Non ho nessuna voglia di festeggiare la Festa del Lavoro.
E non la festeggio. Lavoro.
Per quest'estate, a Prato, non sono riuscita a piazzare né Prato nel Sacco, né l’Antologia del Bisenzio, né alcunché di altro.
Sono punita
perché oso parlare e dire e scrivere le cose che non vanno.
Alcuni amministratori s’inventano
le balle: che non ci sono soldi (ce ne sono, anche se di meno); che devono
lavorare gli altri. Come se io lavorassi tantissimo e rubassi chissà quanti soldi.
Ma chi sono poi questi ‘altri'?
Gente che nel futuro deve portare
voti e consenso. Spesso sono amateurs delle arti, non professionisti che pagano
regolarmente le tasse, eccetera. Ma a chi amminEstra non interessa che tu sia un 'professionista', non sa nemmeno cosa significhi esserlo.
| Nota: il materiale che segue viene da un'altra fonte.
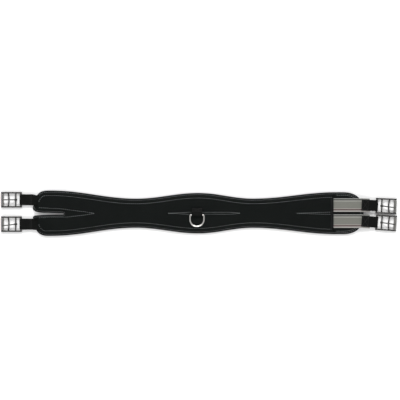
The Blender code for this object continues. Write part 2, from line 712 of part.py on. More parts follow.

Prato è una città che riconosce un solo lavoro, quello che ruota intorno alle fabbriche, per cui si sono inventati anche lo slogan "Il tessuto è tutto", proprio in quel Museo del Tessuto dove non hanno minimamente considerato lo spettacolo Pratopezza, ormai famoso nonostante loro, perché era ideato, scritto, interpretato e musicato dalla signora Maila Ermini. Una che ha fatto la battaglia per Gonfienti e contro l'Interporto.
L’anno passato sono riuscita a smascherare quella frottola della signora Armstrong proposta per l'estate, una figlia che Amstrong non ha mai avuto, strombazzata a
destra e a sinistra come evento unico dalla Circoscrizione Sud. Ve lo ricordate?
Un giorno che avrò tempo mi
voglio mettere a raccontarle tutte, le puttanate che sono state fatte.
Pensano di impedirmi di parlare
con i pochi spiccioli che mi danno per uno spettacolo?
In passato si lavorava molto di
più rispetto a oggi, ma sostanzialmente trattati come pidocchi alla stessa stregua di oggi.
Non importa quello che fai, come
lo fai, non gliene frega niente. E’ tutto uguale per loro, i caporioni, basta che sia funzionale. Che ci sia l'associazione giusta, i gruppi di giovani giusti, i gruppi o i singoli anzianucci da mettere come va bene a loro. Qualche contentino ogni tanto, e via.
Così si fa ‘cultura’ dandola in
pasto al pubblico fatta da gente che non è del mestiere, che pratica l’arte con
le scarpe (come si vede anche nei teatri, quanti raccomandati). Che dice quello
che deve dire come piace al potere. Vuoi uno spettacolo sul 'pasciulì' per 'la festa del pasciulì'? C'è.
Oppure chiamano i ‘nomi’, quelli che per
uno spettacolo ti fanno pagare fior di quattrini. I figli d'arte. I figli della televisione. Quelli per cui una piazza non basta, i numeri non bastano...
Nel giorno della festa del Lavoro
voglio denunciare che questa città, come altre per la verità in questa Toscana
infelix, non valorizza il lavoro artistico. Quello serio. Quello che si fa tutti i giorni.
Ti fanno lavorare solo sei
funzionale al potere. Se porti voti. O sei una biscia che striscia. Se vai sul palco quando c’è la
campagna elettorale, per loro.
Dunque quale libertà ci può
essere? Che senso ha questa festa? Che senso ha questa nostra 'arte'?
Prima o poi dovrà finire questa
ingiustizia, questa gestione ipocrita e inutile, strumentale della cosa pubblica, e in particolare, del 'culturame' degli uffici del culturame, e finirà.